Activision Blizzard (NASDAQ:ATVI) is one of the best-performing stocks of the last two decades. Up over 7,000% since 2000, the video game conglomerate has crushed the S&P 500, which has returned around 169% in the same time period. With its Triple-A console and PC titles, it has been able to consistently increase profits due to the staying power of franchises like Call of Duty and World of Warcraft. But with new gaming paradigms on the horizon like virtual reality (VR), esports , and the continued rise of mobile gaming, Activision will need to evolve in order to keep up with the times.

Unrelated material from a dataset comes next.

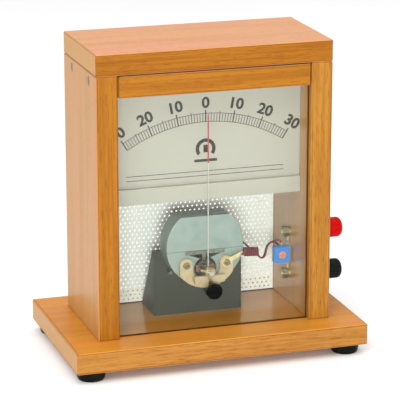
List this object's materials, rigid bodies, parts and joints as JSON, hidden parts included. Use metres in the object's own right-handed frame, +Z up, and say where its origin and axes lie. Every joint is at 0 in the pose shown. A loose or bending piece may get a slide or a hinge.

Here's what the business could look like five years from now.
What will be different
Over the last two years, the two big shifts in gaming have been the growth in mobile (mainly smartphone games) and the free-to-play battle royale concepts like Fortnite. Growth in these categories should continue, and Activision is preparing to adapt its business accordingly. In the past, the only way a gamer could access Call of Duty was to buy a $60 game for their console or PC. Now, with Call of Duty Mobile and Warzone (the Fortnite-like battle royale game) available as free options, the company has created a three-pillared strategy, allowing gamers to choose how they want to interact with the franchise. So far, both titles have been roaring successes. Mobile hit 100 million downloads within 20 days of launching, and Warzone had an estimated 75 million players this summer.
Management is calling this its "franchise-based strategy" and hopes to apply it to all of its games. If they execute, five years from now, titles like Hearthstone, Diablo, and Overwatch could have much larger user numbers.

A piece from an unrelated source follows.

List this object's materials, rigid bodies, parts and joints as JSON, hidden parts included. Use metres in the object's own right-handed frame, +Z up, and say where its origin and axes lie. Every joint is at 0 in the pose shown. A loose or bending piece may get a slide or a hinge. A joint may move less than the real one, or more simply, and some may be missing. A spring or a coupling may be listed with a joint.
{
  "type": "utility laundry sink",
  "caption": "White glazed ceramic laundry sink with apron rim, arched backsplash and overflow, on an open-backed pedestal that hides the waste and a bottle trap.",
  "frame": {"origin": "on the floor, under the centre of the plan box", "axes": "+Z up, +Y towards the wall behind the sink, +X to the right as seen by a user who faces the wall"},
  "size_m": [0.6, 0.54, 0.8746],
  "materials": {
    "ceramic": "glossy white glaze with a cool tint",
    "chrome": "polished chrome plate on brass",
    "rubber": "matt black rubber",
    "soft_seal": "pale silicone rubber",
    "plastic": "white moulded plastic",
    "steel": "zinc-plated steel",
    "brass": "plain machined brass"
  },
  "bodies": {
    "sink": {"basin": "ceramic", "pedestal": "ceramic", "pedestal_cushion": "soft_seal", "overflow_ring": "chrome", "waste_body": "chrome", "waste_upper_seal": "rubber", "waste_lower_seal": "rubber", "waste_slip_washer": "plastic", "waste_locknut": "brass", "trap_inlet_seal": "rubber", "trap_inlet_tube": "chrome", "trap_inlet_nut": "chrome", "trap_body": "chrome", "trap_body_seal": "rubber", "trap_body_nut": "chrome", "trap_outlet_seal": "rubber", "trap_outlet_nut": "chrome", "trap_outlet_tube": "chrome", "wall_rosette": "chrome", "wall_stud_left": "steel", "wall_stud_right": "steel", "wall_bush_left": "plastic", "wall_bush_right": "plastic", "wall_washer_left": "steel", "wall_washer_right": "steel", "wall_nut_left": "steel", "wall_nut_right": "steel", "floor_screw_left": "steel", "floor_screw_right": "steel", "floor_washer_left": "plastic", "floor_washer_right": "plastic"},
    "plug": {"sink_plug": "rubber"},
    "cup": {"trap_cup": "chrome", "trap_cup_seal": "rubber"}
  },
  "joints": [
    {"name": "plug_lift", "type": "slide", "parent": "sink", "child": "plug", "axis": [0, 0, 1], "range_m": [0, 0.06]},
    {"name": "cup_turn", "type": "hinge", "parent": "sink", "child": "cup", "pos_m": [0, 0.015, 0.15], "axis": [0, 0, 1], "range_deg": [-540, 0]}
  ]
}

On the esports front, Activision Blizzard is working to build out professional leagues for each of its franchises as another pillar to increase engagement with users. These are similar to professional sports leagues, with teams and owners and players, but instead of playing a sport, teams compete by playing each other in video games. For example, the Call of Duty league has 12 teams that compete for $6 million in prize money each year. The company makes money through sponsorships, ticket sales, and broadcasting rights. It is a tiny part of the business right now, but by 2025, esports is expected to become a $2.7 billion industry.
Lastly, with VR, investors might be worried about a platform shift from consoles to immersive goggles like the Oculus, which is owned by Facebook, and how that could impact Activision's user base. However, as long as Activision can transition its games to work seamlessly on VR goggles, these new interfaces should be accretive to the company's overall business.
What will stay the same
You can be confident that five years from now people will still want to interact with all of Activision Blizzard's top franchises. They've consistently stayed at the top of the charts for the last two decades, so you have to ask yourself why the next five years would be any different. Gamers will still want to play first-person shooter titles like Call of Duty and immerse themselves in role-playing games like World of Warcraft.
The company's dividend also looks safe. Its current dividend yield is only 0.51% and the payout per share has increased every year since 2010.
But is the stock a buy?
Over the 12 months ending in September 2020, Activision generated around $2 billion in operating cash flow, a number that hasn't changed much over the last few years. With a market cap of $73 billion, the stock now trades at around 36.5 times its trailing cash flow, an expensive multiple for a fairly mature company. However, if management is able to execute on its mobile, free-to-play, and esports initiatives, there are a lot of monetization levers the company can pull over the next five years. Activision Blizzard doesn't look like a screaming buy, but there's no reason to fret about owning shares here, even at a premium valuation.